Machine learning systems can help researchers deal with this
ever-growing flood of information. Some of the most powerful of these
analytical tools are based on a strange branch of geometry called topology,
which deals with properties that stay the same even when something is bent and
stretched every which way.
Such topological systems are especially useful for analyzing
the connections in complex networks, such as the internal wiring of the brain,
the U.S. power grid, or the global interconnections of the Internet. But even
with the most powerful modern supercomputers, such problems remain daunting and
impractical to solve.
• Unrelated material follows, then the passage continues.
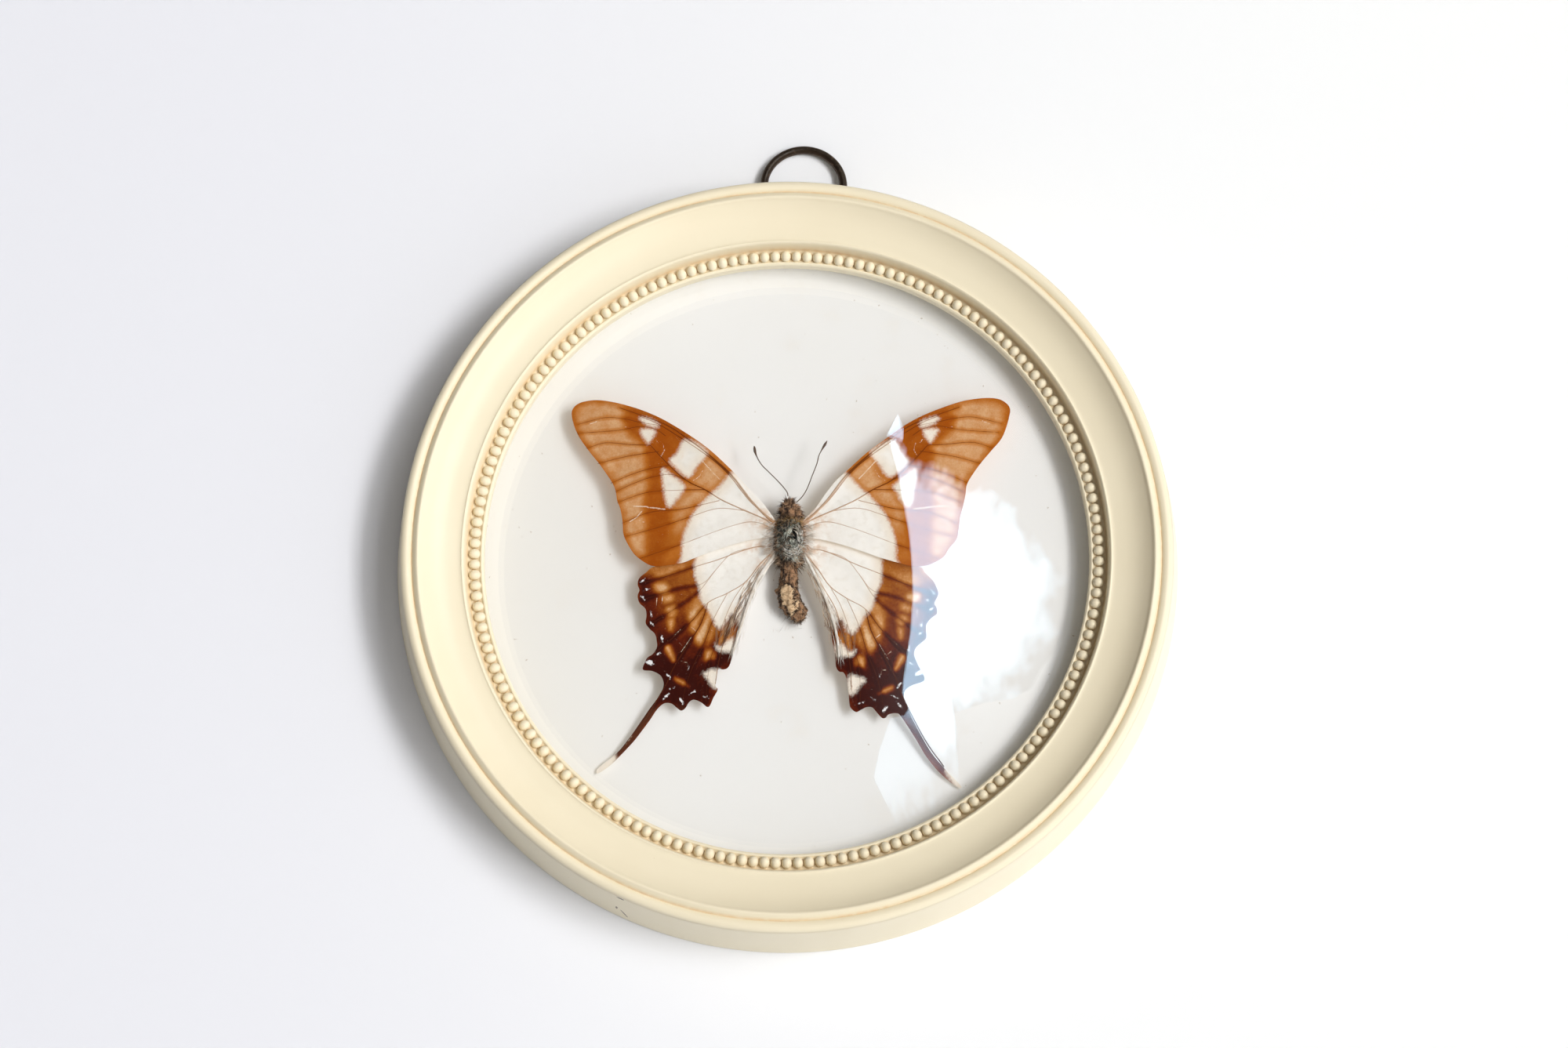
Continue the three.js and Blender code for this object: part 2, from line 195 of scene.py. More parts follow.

Now, a new approach that would use quantum computers to
streamline these problems has been developed by researchers at MIT, the
University of Waterloo, and the University of Southern California.
The team describes their theoretical proposal this week in
the journal Nature Communications. Seth Lloyd, the paper’s lead author and the
Nam P. Suh Professor of Mechanical Engineering, explains that algebraic
topology is key to the new method. This approach, he says, helps to reduce the
impact of the inevitable distortions that arise every time someone collects
data about the real world.
In a topological description, basic features of the data
(How many holes does it have? How are the different parts connected?) are
considered the same no matter how much they are stretched, compressed, or
distorted. Lloyd explains that it is often these fundamental topological
attributes “that are important in trying to reconstruct the underlying patterns
in the real world that the data are supposed to represent.”